# Aim of the task
Restate every line of the material, word for word.

----

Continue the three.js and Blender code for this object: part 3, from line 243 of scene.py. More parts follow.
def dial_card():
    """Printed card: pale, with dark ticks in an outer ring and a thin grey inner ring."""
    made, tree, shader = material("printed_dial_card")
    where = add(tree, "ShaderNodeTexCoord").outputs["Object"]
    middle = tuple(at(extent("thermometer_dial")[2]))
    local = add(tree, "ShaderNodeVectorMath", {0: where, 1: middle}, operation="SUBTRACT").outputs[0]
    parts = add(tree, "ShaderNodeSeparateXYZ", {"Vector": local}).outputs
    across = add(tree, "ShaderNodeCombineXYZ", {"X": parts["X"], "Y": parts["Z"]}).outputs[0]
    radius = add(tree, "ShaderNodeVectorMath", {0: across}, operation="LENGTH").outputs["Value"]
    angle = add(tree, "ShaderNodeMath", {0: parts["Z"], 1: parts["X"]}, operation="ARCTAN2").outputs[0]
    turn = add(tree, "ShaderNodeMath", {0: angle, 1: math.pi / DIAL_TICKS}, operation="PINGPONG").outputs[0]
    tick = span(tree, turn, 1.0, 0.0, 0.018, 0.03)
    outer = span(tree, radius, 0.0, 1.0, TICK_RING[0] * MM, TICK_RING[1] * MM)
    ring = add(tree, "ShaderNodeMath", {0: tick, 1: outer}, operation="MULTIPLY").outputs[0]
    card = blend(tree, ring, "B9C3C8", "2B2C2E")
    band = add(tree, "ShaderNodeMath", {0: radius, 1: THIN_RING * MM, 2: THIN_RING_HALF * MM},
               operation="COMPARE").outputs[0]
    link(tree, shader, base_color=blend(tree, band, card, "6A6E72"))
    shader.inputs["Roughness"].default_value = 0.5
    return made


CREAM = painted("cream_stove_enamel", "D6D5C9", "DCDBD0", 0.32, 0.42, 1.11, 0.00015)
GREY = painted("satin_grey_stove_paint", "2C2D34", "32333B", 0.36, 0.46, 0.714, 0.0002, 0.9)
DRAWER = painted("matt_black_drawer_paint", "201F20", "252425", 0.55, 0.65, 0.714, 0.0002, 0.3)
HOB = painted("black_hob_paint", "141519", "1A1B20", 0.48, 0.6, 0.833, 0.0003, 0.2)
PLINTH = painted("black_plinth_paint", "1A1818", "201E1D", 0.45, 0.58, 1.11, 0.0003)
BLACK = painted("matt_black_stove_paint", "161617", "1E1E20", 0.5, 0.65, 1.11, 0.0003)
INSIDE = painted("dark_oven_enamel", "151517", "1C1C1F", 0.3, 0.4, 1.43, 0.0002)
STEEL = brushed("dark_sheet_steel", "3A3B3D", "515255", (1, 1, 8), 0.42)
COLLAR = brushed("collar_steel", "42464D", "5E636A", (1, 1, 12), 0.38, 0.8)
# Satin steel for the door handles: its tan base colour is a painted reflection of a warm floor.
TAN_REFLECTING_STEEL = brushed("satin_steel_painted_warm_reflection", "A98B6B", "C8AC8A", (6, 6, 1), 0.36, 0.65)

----

# Solution to this problem
Continue the three.js and Blender code for this object: part 3, from line 243 of scene.py. More parts follow.
def dial_card():
    """Printed card: pale, with dark ticks in an outer ring and a thin grey inner ring."""
    made, tree, shader = material("printed_dial_card")
    where = add(tree, "ShaderNodeTexCoord").outputs["Object"]
    middle = tuple(at(extent("thermometer_dial")[2]))
    local = add(tree, "ShaderNodeVectorMath", {0: where, 1: middle}, operation="SUBTRACT").outputs[0]
    parts = add(tree, "ShaderNodeSeparateXYZ", {"Vector": local}).outputs
    across = add(tree, "ShaderNodeCombineXYZ", {"X": parts["X"], "Y": parts["Z"]}).outputs[0]
    radius = add(tree, "ShaderNodeVectorMath", {0: across}, operation="LENGTH").outputs["Value"]
    angle = add(tree, "ShaderNodeMath", {0: parts["Z"], 1: parts["X"]}, operation="ARCTAN2").outputs[0]
    turn = add(tree, "ShaderNodeMath", {0: angle, 1: math.pi / DIAL_TICKS}, operation="PINGPONG").outputs[0]
    tick = span(tree, turn, 1.0, 0.0, 0.018, 0.03)
    outer = span(tree, radius, 0.0, 1.0, TICK_RING[0] * MM, TICK_RING[1] * MM)
    ring = add(tree, "ShaderNodeMath", {0: tick, 1: outer}, operation="MULTIPLY").outputs[0]
    card = blend(tree, ring, "B9C3C8", "2B2C2E")
    band = add(tree, "ShaderNodeMath", {0: radius, 1: THIN_RING * MM, 2: THIN_RING_HALF * MM},
               operation="COMPARE").outputs[0]
    link(tree, shader, base_color=blend(tree, band, card, "6A6E72"))
    shader.inputs["Roughness"].default_value = 0.5
    return made


CREAM = painted("cream_stove_enamel", "D6D5C9", "DCDBD0", 0.32, 0.42, 1.11, 0.00015)
GREY = painted("satin_grey_stove_paint", "2C2D34", "32333B", 0.36, 0.46, 0.714, 0.0002, 0.9)
DRAWER = painted("matt_black_drawer_paint", "201F20", "252425", 0.55, 0.65, 0.714, 0.0002, 0.3)
HOB = painted("black_hob_paint", "141519", "1A1B20", 0.48, 0.6, 0.833, 0.0003, 0.2)
PLINTH = painted("black_plinth_paint", "1A1818", "201E1D", 0.45, 0.58, 1.11, 0.0003)
BLACK = painted("matt_black_stove_paint", "161617", "1E1E20", 0.5, 0.65, 1.11, 0.0003)
INSIDE = painted("dark_oven_enamel", "151517", "1C1C1F", 0.3, 0.4, 1.43, 0.0002)
STEEL = brushed("dark_sheet_steel", "3A3B3D", "515255", (1, 1, 8), 0.42)
COLLAR = brushed("collar_steel", "42464D", "5E636A", (1, 1, 12), 0.38, 0.8)
# Satin steel for the door handles: its tan base colour is a painted reflection of a warm floor.
TAN_REFLECTING_STEEL = brushed("satin_steel_painted_warm_reflection", "A98B6B", "C8AC8A", (6, 6, 1), 0.36, 0.65)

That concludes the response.